Political assassinations have rocked Mexico’s electoral season ahead of nationwide elections on July 1. Voters will decide over 3,000 down-ballot seats and elect a new president.

Chavez's death follows the disappearance of Ismael Aguirre Rodriguez, a mayoral candidate in the small town of Nadadores in Coahuila state. Aguirre went missing on Tuesday after he stepped out to buy drinks, according to local media.

At least 113 candidates and politicians have been killed across the country since last September, according to Mexico City-based security consultancy, Etellekt. This has been the bloodiest election campaign in Mexico’s modern history.

File photo shows Mexican forensic personnel moving a dead body on December 11, 2015 in Acapulco, Guerrero state, Mexico. (Photo by AFP)

"The risk going forward is that there will be reluctance to participate in local politics because it has become so dangerous," said Michael Lettieri, a historian at the Center for US-Mexican Studies at the University of California, San Diego.

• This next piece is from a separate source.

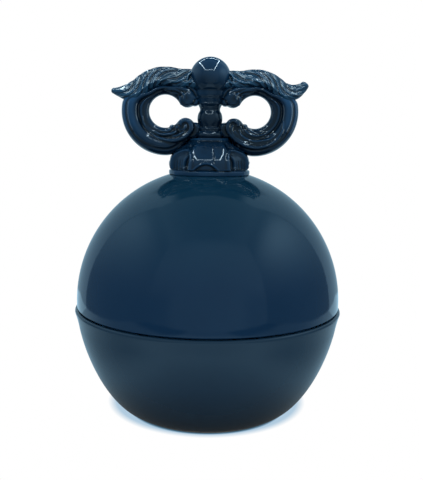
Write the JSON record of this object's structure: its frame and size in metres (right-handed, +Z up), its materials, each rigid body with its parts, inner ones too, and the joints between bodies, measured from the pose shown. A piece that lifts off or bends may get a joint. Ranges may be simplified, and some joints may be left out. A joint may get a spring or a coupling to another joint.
{
  "type": "yarn bowl",
  "caption": "Round lidded ceramic yarn bowl in dark blue glaze: full bowl on a flat foot, domed lid with an inner flange, and a pierced double-scroll finial as its handle.",
  "frame": {"origin": "on the table, under the middle of the bowl's foot", "axes": "+Z up through bowl, lid and finial; +X along the finial's width towards the right-hand scroll; the picture looks along +Y, so the front is -Y"},
  "size_m": [0.1522, 0.1522, 0.2004],
  "materials": {
    "bowl_glaze": "dark slate-blue glaze, glossy with a slightly soft skin; the foot ring under it is bare",
    "lid_glaze": "deep petrol-blue gloss glaze",
    "finial_glaze": "deep petrol-blue gloss glaze, pooled darker in the carving and thinner on its edges"
  },
  "bodies": {
    "bowl": {"bowl": "bowl_glaze"},
    "lid": {"lid_dome": "lid_glaze", "lid_flange": "lid_glaze", "finial_pedestal": "finial_glaze", "finial_stem": "finial_glaze", "finial_knob": "finial_glaze", "scroll_left": "finial_glaze", "scroll_right": "finial_glaze", "leaf_left": "finial_glaze", "leaf_right": "finial_glaze"}
  },
  "joints": [
    {"name": "lid_lift", "type": "slide", "parent": "bowl", "child": "lid", "axis": [0, 0, 1], "range_m": [0, 0.12]}
  ]
}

Anger has been rising against the ruling Institutional Revolutionary Party (PRI) over record levels of violence, sluggish economic growth and political corruption.

President Enrique Pena Nieto launched a war on drugs in late 2006, however, criminal gangs still wield influence among elements in Mexican police, judiciary, and government.

According to official figures, more than 200,000 people have been murdered and over 30,000 have disappeared since the government’s controversial military offensive against organized crime -- although how many of those incidents were linked to gang activity is unknown.